And Edelstein is more than up to the challenge. What he delivers onstage at the Globe is a bold, vigorous production that makes the play feel fresh. The first thing you may notice is the color blind and gender bending casting. The key leads, Hamlet, Claudius, Gertrude and Hamlet's father are all African American and a few male roles, most notably Guildenstern and Osric, are played by women.

But there are other creative choices that also make this production feel fresh. The production design begins in resplendent golds and the women's costumes are like brilliant butterflies. Hamlet may be mourning his father's death but the Danish court is not. It is a vision of the play I have not seen before and that new visual look made me hear lines and see characters in a different light.

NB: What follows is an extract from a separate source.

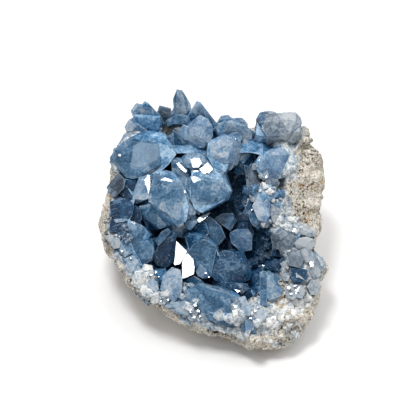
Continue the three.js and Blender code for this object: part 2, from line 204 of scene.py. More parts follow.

Grantham Coleman (center) is Hamlet and Opal Alladin plays his mother Gertrude in "Hamlet."
Jim Cox
Grantham Coleman (center) is Hamlet and Opal Alladin plays his mother Gertrude in "Hamlet."

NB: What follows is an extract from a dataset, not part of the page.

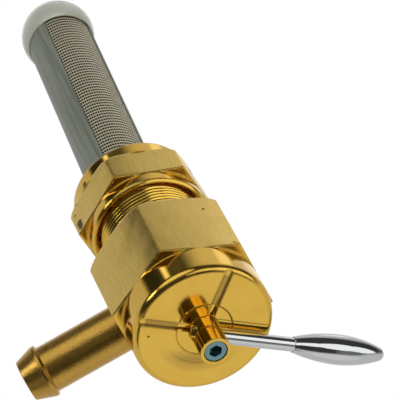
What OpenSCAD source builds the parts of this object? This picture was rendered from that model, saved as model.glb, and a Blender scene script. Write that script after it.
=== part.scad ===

But Edelstein's vision goes deeper than just the look of "Hamlet's" cast and visual design.

This is when having a director who is also a Shakespeare scholar comes into play. Edelstein pointed out that most of Shakespeare's plays exist in only one version but "Hamlet" has three. One hastily produced in 1603, another followed in 1604 that included the notation "much expanded and much corrected," and then the 1623 First Folio edition.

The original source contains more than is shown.